Больше всего надобно опасаться, чтобы не впасть в карикатуру. Ничего не должно быть преувеличенного или тривиального даже в последних ролях. Напротив, нужно особенно стараться актеру быть скромней, проще и как бы благородней, чем как в самом деле есть то лицо, которое представляется. Чем меньше будет думать актер о том, чтобы смешить и быть смешным, тем более обнаружится смешное взятой им роли. Смешное обнаружится само собою именно в той сурьезности, с какою занято своим делом каждое из лиц, выводимых в комедии. Все они заняты хлопотливо, суетливо, даже жарко своим делом, как бы важнейшею задачею своей жизни. Зрителю только со стороны виден пустяк их заботы. Но сами они совсем не шутят и уж никак не думают о том, что над ними кто-нибудь смеется. Умный актер, прежде чем схватить мелкие причуды и мелкие особенности внешние доставшегося ему лица, должен стараться поймать общечеловеческое выражение роли. Должен рассмотреть, зачем призвана эта роль; должен рассмотреть главную и преимущественную заботу каждого лица, на которую издерживается жизнь его, которая составляет постоянный предмет мыслей, вечный гвоздь, сидящий в голове. Поймавши эту главную заботу выведенного лица, актер должен в такой силе исполниться ею сам, <чтобы> мысли и стремления взятого им лица и как бы усвоились ему самому и пребывали бы в голове его неотлучно во всё время представления пиэсы. О частных сценах и мелочах он не должен много заботиться. Они выдут само собою удачно и ловко, если только он не выбросит ни на минуту из головы этого гвоздя, который засел в голову его героя. Все эти частности и разные мелкие принадлежности, - которыми так счастливо умеет пользоваться даже и такой актер, который умеет дразнить и схватывать походку и движенье, но не создавать целиком роли, - суть не более как краски, которые нужно класть уже тогда, когда рисунок сочинен и сделан верно. Они - платье и тело роли, а не душа ее. Итак, прежде следует схватить именно эту душу роли, а не платье ее.

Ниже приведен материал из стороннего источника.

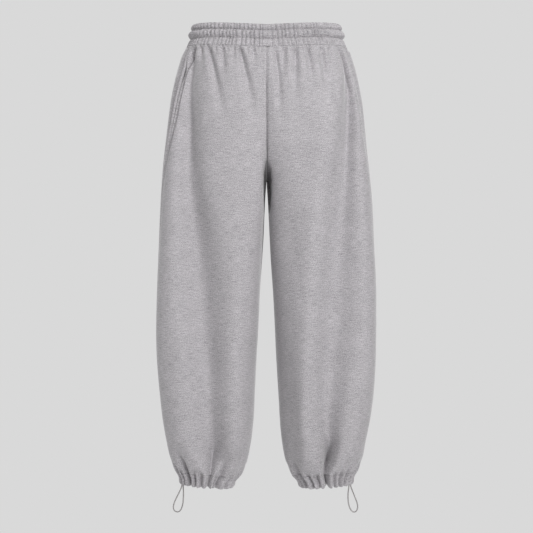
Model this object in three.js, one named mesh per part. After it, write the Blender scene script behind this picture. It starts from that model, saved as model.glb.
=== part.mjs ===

Одна из главных ролей есть городничий. Человек этот более всего озабочен тем, чтобы не пропускать того, что плывет в руки. Из-за этой заботы ему некогда было взглянуть построже на жизнь или же осмотреться получше на себя. Из-за этой заботы он стал притеснителем, не чувствуя сам, что он притеснитель, потому что злобного желанья притеснять в нем нет; есть только желанье прибирать всё, что ни видят глаза.
Просто он позабыл, что это в тягость другому и что от этого трещит у иного спина. Он вдруг простил купцов, замышлявших погубить его, когда те предложили заманчивое предложение, потому что эти заманчивые блага жизни обуяли им и сделали то, что в нем очерствело и огрубело чутье слышать положенье и страданье другого. Он чувствует, что грешен, он ходит в церковь, думает даже, что в вере тверд, даже помышляет когда-нибудь потом покаяться. Но велик соблазн всего того, что плывет в руки, и заманчивы блага жизни, и хватать всё, не пропуская ничего, сделалось у него уже как бы просто привычкой. Его поразил распространившийся слух о ревизоре; еще более поразило это, что этот ревизор - incognito, неизвестно когда будет, с которой стороны подступит. Он находится от начала до конца пиесы в положениях свыше тех, в которых ему случалось бывать в другие дни жизни. Нервы его напряжены. Переходя от страха к надежде и радости, взгляд его несколько распален от того, и он стал податливее на обман, и его, которого в другое время не скоро удалось бы обмануть, становится возможным. Увидевши, что ревизор в его руках, не страшен и даже с ним вступил в родню, он предается буйно радости при одной мысли о том, как понесется отныне его жизнь среди пирований, попоек, как будет он раздавать места, требовать на станциях лошадей и заставлять ждать в передних городничих, важничать, задавать тон. Поэтому-то внезапное объявление о приезде настоящего ревизора для него больше, чем для всех других, громовой удар, и положенье становится истинно трагическим.